Les femmes qui osent rompre le silence sont souvent celles qui se sont trouvées enceintes après leur viol. Elles le font par détresse ou pour éviter que leur nourrisson soit discrètement tué après l'accouchement.

Ultraminoritaires dans les camps, les hommes n'en restent pas moins omnipotents dans les conseils de réfugiés qui contrôlent étroitement les activités des ONG. Ils font souvent barrage aux programmes de soutien aux femmes, qu'ils perçoivent comme une forme de néocolonialisme occidental.

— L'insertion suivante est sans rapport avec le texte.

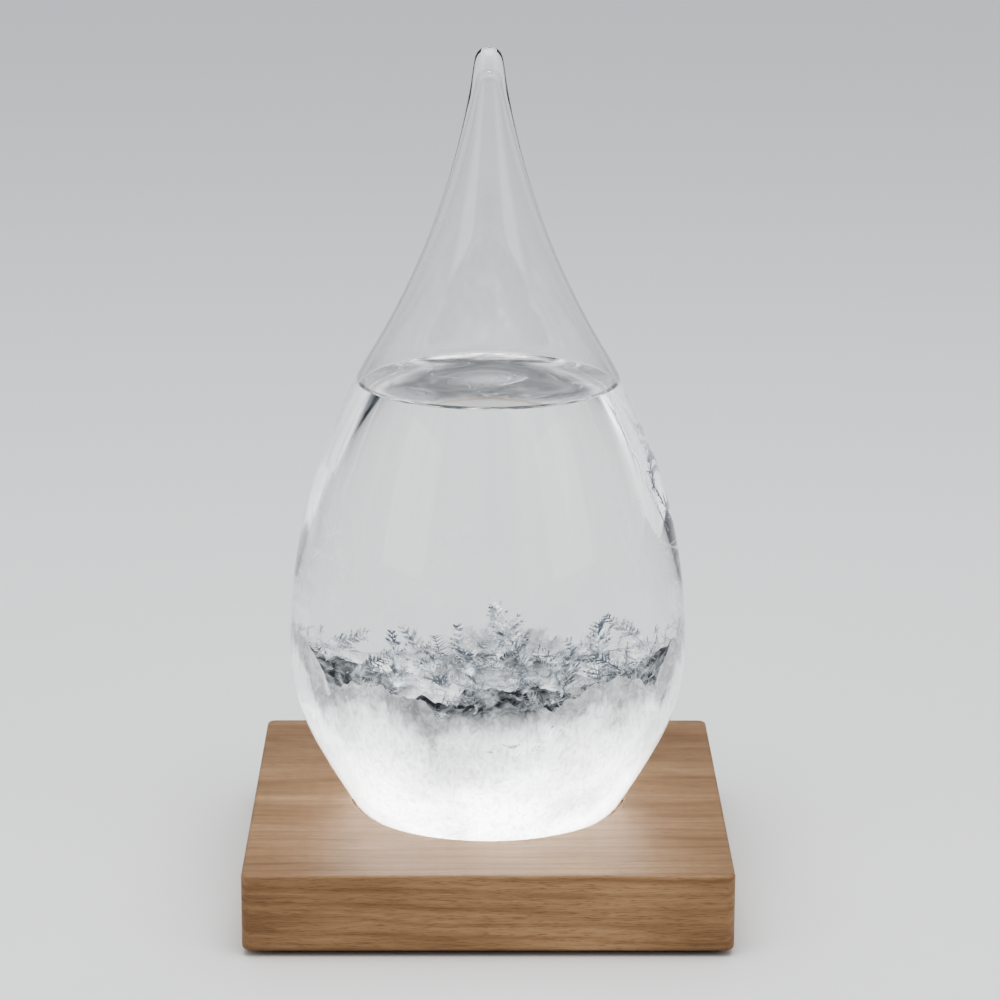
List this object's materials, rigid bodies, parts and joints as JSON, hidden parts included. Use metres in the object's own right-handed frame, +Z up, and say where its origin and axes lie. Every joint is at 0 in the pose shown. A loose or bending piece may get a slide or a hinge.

« J'ai été expulsée manu militari d'un camp, au motif que je voulais recoloniser la région », raconte une Européenne travaillant pour une agence des Nations unies. Résultat : les organisations travaillant sur la promotion des femmes, par l'éducation ou l'octroi de microcrédits, n'envoient sur le terrain que des personnels originaires de pays africains.

L'excision reste la norme

La lutte contre les discriminations sexistes génère aussi des crispations dans les communautés tchadiennes qui bénéficient également de l'aide humanitaire. Le sort des femmes n'y est guère plus enviable qu'au Darfour. L'excision reste la norme - en dépit d'une loi récente la criminalisant - et les filles passent plus de temps à travailler qu'à étudier. L'école du village d'Hamleyouna ne compte qu'une seule élève. « Les parents n'inscrivent que les garçons, regrette l'instituteur, ils disent que la place d'une fille est aux champs et dans le foyer. »

Beaucoup sont mariées à l'adolescence, avec une dot qui se calcule en têtes de bétail, et elles ne découvrent le visage de leur époux que le jour de leur noce. Quant à la cérémonie, durant laquelle le marié brandit un fouet, elle donne le ton d'une vie conjugale qui se déroulera en général dans un foyer polygame. À l'est du Tchad, la richesse d'un homme se mesure au nombre de femmes qu'il épouse, et à la descendance qu'il engendre. Ibrahim Mahamat, un commerçant d'Abéché, voudrait « quatre femmes ». Il a en déjà deux. Elles lui ont donné « trois enfants et cinq filles ».